Although the F-4C was essentially identical to the Navy/Marine Corps F-4B in flight performance and carried the AIM-9 Sidewinder missiles, USAF-tailored F-4Ds initially arrived in June 1967 equipped with AIM-4 Falcons. However, the Falcon, like its predecessors, was designed to shoot down heavy bombers flying straight and level. Its reliability proved no better than others and its complex firing sequence and limited seeker-head cooling time made it virtually useless in combat against agile fighters. The F-4Ds reverted to using Sidewinders under the "Rivet Haste" program in early 1968, and by 1972 the AIM-7E-2 "Dogfight Sparrow" had become the preferred missile for USAF pilots. Like other Vietnam War Phantoms, the F-4Ds were urgently fitted with radar homing and warning (RHAW) antennas to detect the Soviet-built S-75 Dvina SAMs.
The F-4 Phantom II remained in use by the U.S. in the reconnaissance and Wild Weasel (Suppression of Enemy Air Defences) roles in the 1991 Gulf War, finally leaving service in 1996. It was also the only aircraft used by both U.S. flight demonstration teams: the USAF Thunderbirds (F-4E) and the US Navy Blue Angels (F-4J). The F-4 was also operated by the armed forces of 11 other nations. Israeli Phantoms saw extensive combat in several Arab–Israeli conflicts, while Iran used its large fleet of Phantoms acquired before the fall of the Shah in the Iran–Iraq War.

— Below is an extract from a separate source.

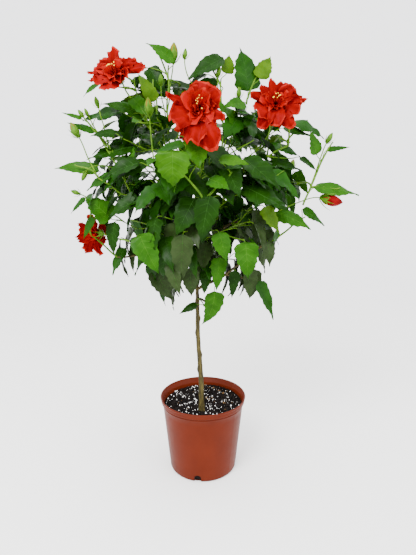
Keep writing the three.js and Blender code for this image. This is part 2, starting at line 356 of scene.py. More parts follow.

Phantoms remain in frontline service with four countries. Phantom production ran from 1958 to 1981, with a total of 5,195 built, making it the most produced American supersonic military aircraft.
As of 2017, nearly 60 years after its introduction, the F-4 remains in service with Iran, Japan, South Korea, and Turkey. The aircraft has most recently seen service against the Islamic State group the Middle East.